Council takes thoughtful approach to meeting future housing needs
9 September 2015
Khandallah, Newlands and Island Bay are the next communities scheduled to discuss greater housing choice and supply following today’s Transport and Urban Development decision.
Model of three-storey homes
“We need to prepare Wellington for the future,” says Committee Chair Councillor Andy Foster. “Our population has risen from just under 150,000 in 1991 to a shade over 200,000 today, and is expected to reach 250,000 by around 2043. We need to plan ahead to offer housing choices that meet the needs for ageing in place, smaller families and the increase of individuals and couples without children.”
“Town centre upgrades and other improvements may also need to be made to align with the increase in housing. These improvements require resources and potential District Plan changes, which take time and planning.”

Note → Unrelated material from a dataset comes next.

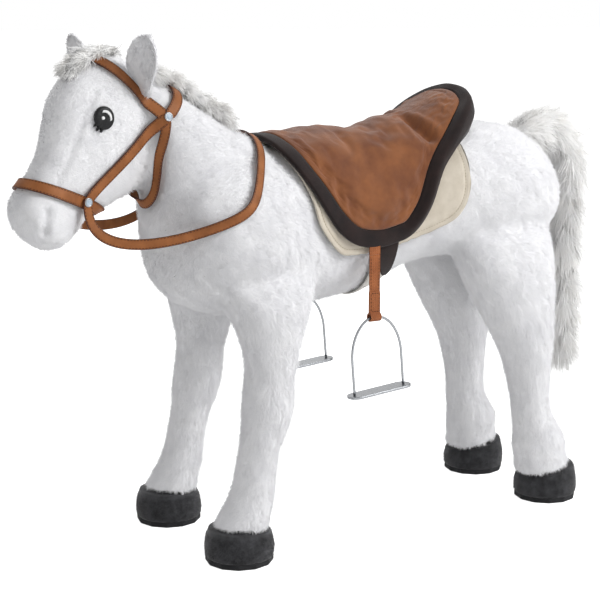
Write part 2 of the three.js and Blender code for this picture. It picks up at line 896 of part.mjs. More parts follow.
// A strap from one upper rivet to the other that passes a place in the head's middle plane.
function overHead(shares, width, rooms) {
  const centre = headPlace(...upperRivetShares);
  const way = headPlace(...shares).sub(centre).normalize();
  return bridleStrap(fanSeats(upperSkin, centre, headSide, way, arcFan, width), width, false, rooms);
}

const browband = overHead(browShares, bridleWidth, cheekRooms);
const headpiece = overHead(pollShares, bridleWidth, [...cheekRooms, browband.room]);
const throatRooms = [...cheekRooms, browband.room, headpiece.room];
const throatlatch = overHead(throatShares, throatlatchWidth, throatRooms);

// Rivets: low domes, with a shank where the rein's end turns on it
const bridleTop = strapLift + bridleThickness;
const reinFoot = bridleTop + reinGap;
const reinTop = reinFoot + reinThickness + seatGap;
const rivetSides = 12;
const domeShares = [
  [0, 0],
  [1, 0],
  [0.85, 0.65],
  [0, 1],
];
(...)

While the fastest population growth is happening in the central city – with another 15,000 more people expected to live here in the next 30 years – extra housing will also be needed in our suburbs. Khandallah, Newlands and Island Bay were chosen because they have good access to shopping, employment and a range of community and recreation facilities, excellent public transport links, and the land capacity to support development. They are planned to follow existing medium-density areas in Johnsonville and Kilbirnie, and the higher-density area in Adelaide Road. Consultation is already under way regarding Karori and Tawa.
“We’re already seeing in Wellington that good urban form has a dramatic effect in transport decisions and is a key reason for Wellingtonians being far more likely to walk, bike or use public transport than any other part of the country,” says Councillor Foster. “What is really positive is that the proportion of people choosing those modes to get around is rising strongly.”
Khandallah, Newlands and Island Bay residents and other Wellingtonians will be encouraged to join the discussion during an October/November consultation period. The consultation will cover topics such as where medium-density housing should go in these suburbs, the type of housing that fits the suburb’s character, and to develop a common understanding of what “quality development” means. Communities will have the opportunity to help shape the boundaries and rules for the medium-density housing areas.
This work forms part of the Council’s multi-faceted strategy to manage housing development in Wellington, as explained in the Wellington Urban Growth Plan. Town centre density development provisions are now included in the District Plan. Additionally, the Council has signed a Wellington Housing Accord with central government as another tool to help provide housing supply and choice in Wellington.